We use Python in conjunction with h5py, numpy/scipy and boost::python to do data analysis. Our typical datasets have sizes of up to a few hundred GBs.
HDF5 advantages:
data can be inspected conveniently using the h5view application, h5py/ipython and the h5* commandline tools
APIs are available for different platforms and languages
structure data using groups
annotating data using attributes
worry-free built-in data compression
io on single datasets is fast
HDF5 pitfalls:
Performance breaks down, if a h5 file contains too many datasets/groups (> 1000), because traversing them is very slow. On the other side, io is fast for a few big datasets.
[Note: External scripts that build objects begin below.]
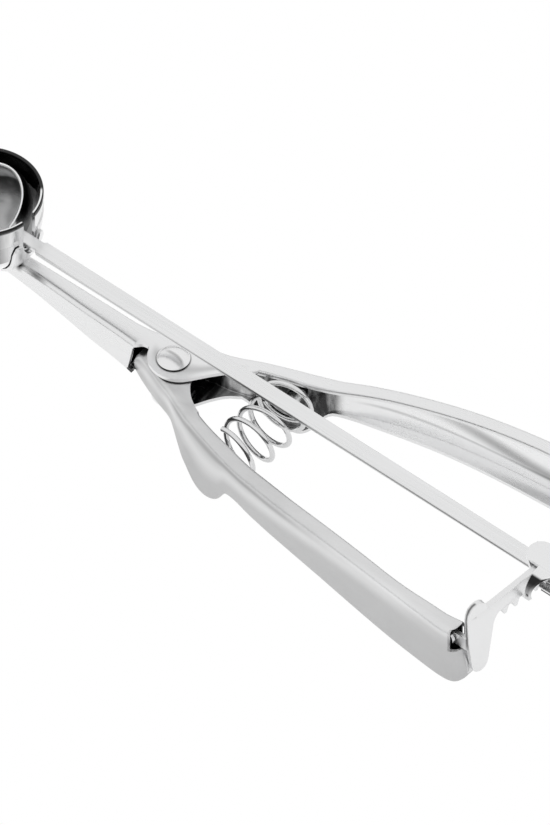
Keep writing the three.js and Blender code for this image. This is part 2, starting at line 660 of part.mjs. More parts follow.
// Yoke: two cheeks on the shaft's tenon, a round-ended tab over the rack and a claw that keeps it in.
function makeYoke() {
  const cheek = new THREE.Shape();
  cheek.moveTo(3.9, 0);
  cheek.absarc(0, 0, 3.9, 0, Math.PI * 0.3, false);
  cheek.quadraticCurveTo(0.4, 8, CAP_Y + 2.4, CAP_Z + 0.4);
  cheek.lineTo(CAP_Y - 2.4, CAP_Z + 0.4);
  cheek.quadraticCurveTo(-6.2, 5, -3.9, 0);
  cheek.absarc(0, 0, 3.9, Math.PI, 2 * Math.PI, false);
  const bore = new THREE.Path();
  bore.absarc(0, 0, TENON_RADIUS + GAP, 0, 2 * Math.PI, true);
  cheek.holes.push(bore);
  const front = solid(plateX(cheek, CHEEK_FRONT, CHEEK_FRONT + CHEEK_THICK, 8));
  const rear = solid(plateX(cheek, CHEEK_REAR, CHEEK_REAR + CHEEK_THICK, 8));
  const tab = new THREE.Shape();
  tab.moveTo(CHEEK_REAR + CHEEK_THICK, CAP_Y - CAP_RADIUS);
  tab.lineTo(CHEEK_REAR + CHEEK_THICK, CAP_Y + CAP_RADIUS);
  tab.lineTo(CAP_START + CAP_RADIUS, CAP_Y + CAP_RADIUS);
  tab.absarc(CAP_START + CAP_RADIUS, CAP_Y, CAP_RADIUS, Math.PI / 2, 1.5 * Math.PI, false);
  const cap = new THREE.ExtrudeGeometry(tab, { depth: CHEEK_THICK, bevelEnabled: false, curveSegments: 8 });
  cap.translate(0, 0, CAP_Z);
  const claw = new THREE.Shape();
  const clawY = -8.3;
  const clawZ = CAP_Z + CHEEK_THICK - 5.9;
  claw.absarc(clawY, clawZ, 5.9, degrees(80), degrees(196), false);
  claw.absarc(clawY, clawZ, 5.1, degrees(196), degrees(80), true);
  claw.closePath();
  const taper = new THREE.Shape();
  taper.moveTo(CLAW_START, -16);
  taper.lineTo(CLAW_START + 1.0, -16);
  taper.lineTo(CLAW_START + 1.2, -13.6);
  taper.lineTo(CLAW_START + 4.2, -9.6);
  taper.lineTo(CLAW_START + 4.2, -4);
  taper.lineTo(CLAW_START, -4);
  taper.closePath();
  const cutter = new THREE.ExtrudeGeometry(taper, { depth: 30, bevelEnabled: false });
  const horn = solid(plateX(claw, CLAW_START - 1, CLAW_START + 6, 10)).intersect(solid(cutter));
  return geometryOf(front.add(rear).add(solid(cap)).add(horn));
}

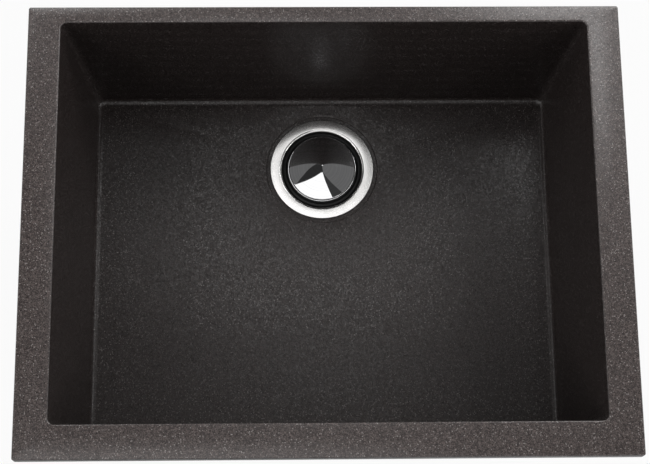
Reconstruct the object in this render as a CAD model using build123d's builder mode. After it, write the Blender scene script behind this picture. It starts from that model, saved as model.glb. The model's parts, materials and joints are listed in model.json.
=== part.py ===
from build123d import *
from math import asin, atan2, cos, degrees, radians, sin, sqrt, tan
import os

# Undermount kitchen sink moulded in granite composite, with its basket strainer. Millimetres.
# Origin: the middle of the rim's outer rectangle, on the rim's top face, which meets the worktop.
# +X runs to the right, +Y to the back, where the drain is, and +Z up.

# Rim and bowl
rim_length = 600.0  # left to right
rim_width = 460.0  # front to back
rim_thickness = 12.0
rim_corner_r = 3.0
rim_edge_r = 1.6
side_ledge = 33.0  # flat width of the rim, left and right
front_ledge = 34.0
back_ledge = 17.0
bowl_depth = 190.0  # rim to floor, at the walls
side_draft = 5.0  # degrees, left and right walls
end_draft = 4.0  # degrees, front and back walls
mouth_corner_r = 10.0
mouth_edge_r = 2.0
floor_fillet_r = 12.0
fall_corner_r = 2.0  # corner left in the floor inside that fillet
wall = 9.0
floor_wall = 9.0
ledge_fillet_r = 4.0  # under the rim, where the walls meet it

# Floor and drain
floor_fall = 2.5  # from the walls down to the drain
recess_depth = 1.5
recess_gap = 4.35  # flange's edge to the recess wall
recess_to_back = 7.7  # recess to the fillet under the back wall
hole_clearance = 0.6  # strainer's neck to the hole
hole_edge_r = 1.5
boss_margin = 2.5  # boss wider than the recess
boss_wall = 9.0  # casting left under the recess
boss_fillet_r = 2.0

# Brass inserts for the undermount brackets
insert_r = 4.5
insert_length = 8.0
insert_bore_r = 2.5  # core of an M6 thread
insert_bore_depth = 6.8
insert_chamfer = 0.5
side_insert_pitch = 240.0
front_insert_pitch = 360.0

# Strainer body, deep drawn from sheet
sheet = 0.9
neck_r = 43.5  # inside the lip
lip_bend_r = 4.0
flange_width = 9.65  # flat of the flange outside the lip
shelf_width = 2.0  # ledge in the neck that the seal rests on
shelf_bend_r = 1.2
thread_spare = 1.9  # thread left under the locknut
cup_taper = 3.5
cup_taper_height = 15.0
cup_foot_height = 5.0
cup_bend_r = 6.0
spigot_length = 21.0

# Clamping stack, above and below the floor
flange_gasket_thickness = 1.2
flange_gasket_inset = 1.0
ring_clearance = 0.3  # gasket and washer bores to the metal inside them
under_gasket_width = 14.3
under_gasket_thickness = 3.0
friction_ring_width = 12.3
friction_ring_thickness = 1.0
thread_clearance = 0.1
locknut_wall = 7.0
locknut_height = 12.0
locknut_flange_width = 4.0
locknut_flange_height = 3.0
lug_count = 6
lug_height = 7.5
lug_width = 12.0
lug_root = 4.0  # how far a lug is let into the nut
lug_fillet_r = 2.0

# Outlet
tail_r = 19.05  # outside of a 1-1/2 inch tube
tail_wall = 1.0
tail_length = 100.0
tail_flange_thickness = 1.2
tail_bend_r = 1.0
tail_seat_width = 3.55  # tube's outside to the spigot's inside
tail_washer_thickness = 2.5
slip_nut_wall = 3.4
slip_nut_height = 20.0
slip_nut_floor = 3.0
slip_nut_lug_count = 6
slip_nut_lug_r = 3.2
slip_nut_chamfer = 1.2

# Spider in the outlet
hub_wall = 3.0
hub_height = 14.0
hub_rise = 1.0  # hub's top above the spigot's
hub_chamfer = 0.8
arm_count = 4
arm_angle = 45.0
arm_width = 3.0
arm_height = 7.0
arm_drop = 4.5  # hub's top to the arms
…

Advanced data queries (SQL like) are clumsy to implement and slow (consider SQLite in that case)
HDF5 is not thread-safe in all cases: one has to ensure, that the library was compiled with the correct options
changing h5 datasets (resize, delete etc.) blows up the file size (in the best case) or is impossible (in the worst case) (the whole h5 file has to be copied to flatten it again)
I don't use Python for stats and tend to deal with relatively small datasets, but it might be worth a moment to check out the CRAN Task View for high-performance computing in R, especially the "Large memory and out-of-memory data" section.
Three reasons:
you can mine the source code of any of those packages for ideas that might help you generally
you might find the package names useful in searching for Python equivalents; a lot of R users are Python users, too
under some circumstances, it might prove convenient to just link to R for a particular analysis using one of the above-linked packages and then draw the results back into Python
Again, I emphasize that this is all way out of my league, and it's certainly possible that you might already know all of this. But perhaps this will prove useful to you or someone working on the same problems.